White asserted that the Supreme Court decision could “seriously undermine” the religious discrimination provisions of the New York Human Rights Law” and “open the door to religious discrimination in any job where a uniform is required.”

Goldman was given a formal letter of reprimand in May, 1981, and threatened with a court martial for refusing to remove his skullcap on duty. Represented by the National Jewish Commission on Law and Public Affairs (COLPA), Goldman was given a temporary restraining order and an injunction on April 26, 1982 upholding his constitutional right to wear a skullcap on duty. The District of Columbia Court of Appeals reversed the District Court ruling on May 8, 1984. After a COLPA petition to the Appeals Court was rejected, COLPA filed an appeal with the Supreme Court.

White sent his request in letters to the two U.S. Senators and to 33 members of the House.
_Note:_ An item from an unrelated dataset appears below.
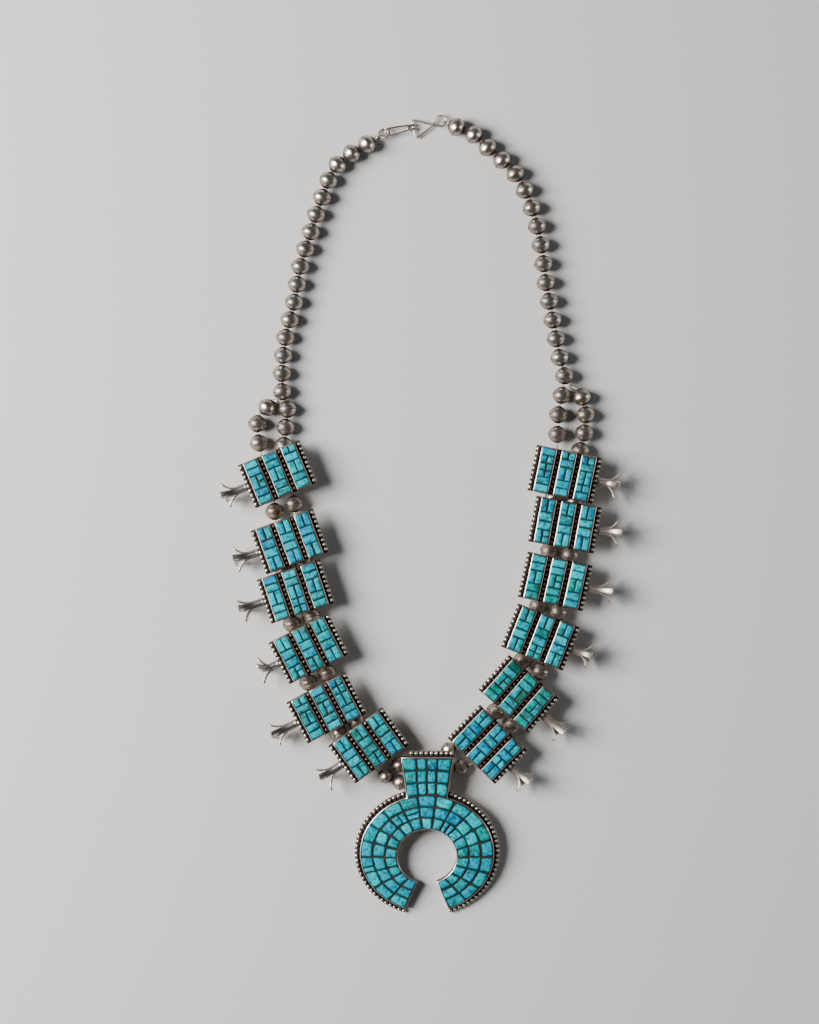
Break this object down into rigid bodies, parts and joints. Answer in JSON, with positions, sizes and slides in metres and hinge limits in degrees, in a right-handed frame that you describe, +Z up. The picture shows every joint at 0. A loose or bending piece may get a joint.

White noted, in that letter, the introduction of bills on the issue by Sen. Alfonse D’Amato (R. NY) and Rep. Charles Schumer (D. NY).

The two bills would bar federal officials from interfering with the religious practices of members of the armed forces. The House measure would extend the proposed ban to cover all federal employees.


White declared, “If a complaint based on the same facts were filed with the New York State Division of Human Rights, our processes would very likely result in a finding of probable cause under the New York Human Rights Law.” Such a finding is a required preliminary action to intervention by the division on behalf of an individual applying to the division in a human rights dispute.

In his letter, White said, “we can envision uniformed services from police departments to private security forces imposing similar rules on their employes on the strength of the (Supreme Court) decision.”

White offered to testify in support of such legislation at Congressional hearings, declaring, “we cannot permit such erosion of a basic human right, especially where the religious observance cannot possibly interfere with the performance of one’s duties.”

Goldman resigned his Air Force commission to become a psychologist at a Lubavitch House in Los Angeles. The Supreme Court ruling apparently nullified claims by Goldman for damages allegedly suffered in lost promotions and pay increases he would have received if he had obeyed the no-skullcap order.